I would imagine the need for the kind of product you just described has got to be increasing dramatically.

BC: The demographic of the small business, at-home businessperson and network marketer has changed markedly from twenty or even ten years ago. And the spread and accessibility of the Internet is now changing things even more.

I just came back from a few weeks in China. Everybody there, even the ninety-nine-year-old grandmother, knows how to text message on their cell phone or PDA—because they never had any land-line infrastructure for wired telephones. People never had telephones at home, so they’ve skipped that step.

It’s somewhat similar over here, for the generation now entering the business landscape: most people under the age of twenty-five will never have a land line at home.

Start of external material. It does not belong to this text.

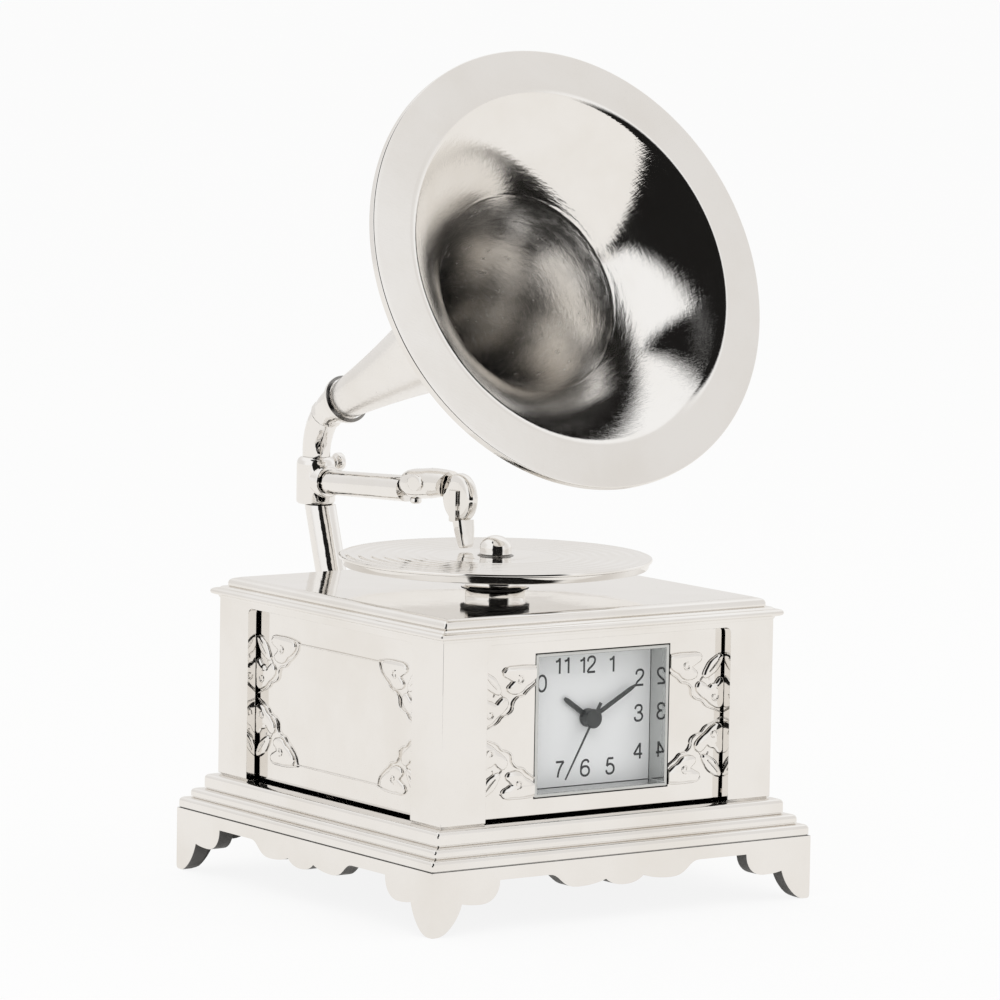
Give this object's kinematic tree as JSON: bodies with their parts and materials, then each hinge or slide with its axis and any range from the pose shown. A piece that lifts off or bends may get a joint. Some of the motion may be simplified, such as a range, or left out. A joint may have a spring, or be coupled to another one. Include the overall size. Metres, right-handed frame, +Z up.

They have no need for it: they operate from a wireless computer and a cell phone, and that’s all they’ll ever use.

The application we’ve just launched is aimed at people who are technologically comfortable tapping into resources on the Internet, as opposed to buying a piece of software and putting it on your computer. That’s what we see as the new horizon.

Any closing thoughts or words of advice?

BC: There are two things you can depend on, death and taxes. If you’re reading this article, you’re not dead yet—but you have to file! This is going to keep happening every year. You might as well get a handle on doing it the right way.

WB: My comment goes back to Leonardo De Vinci, who said, “Simplicity is the ultimate sophistication.”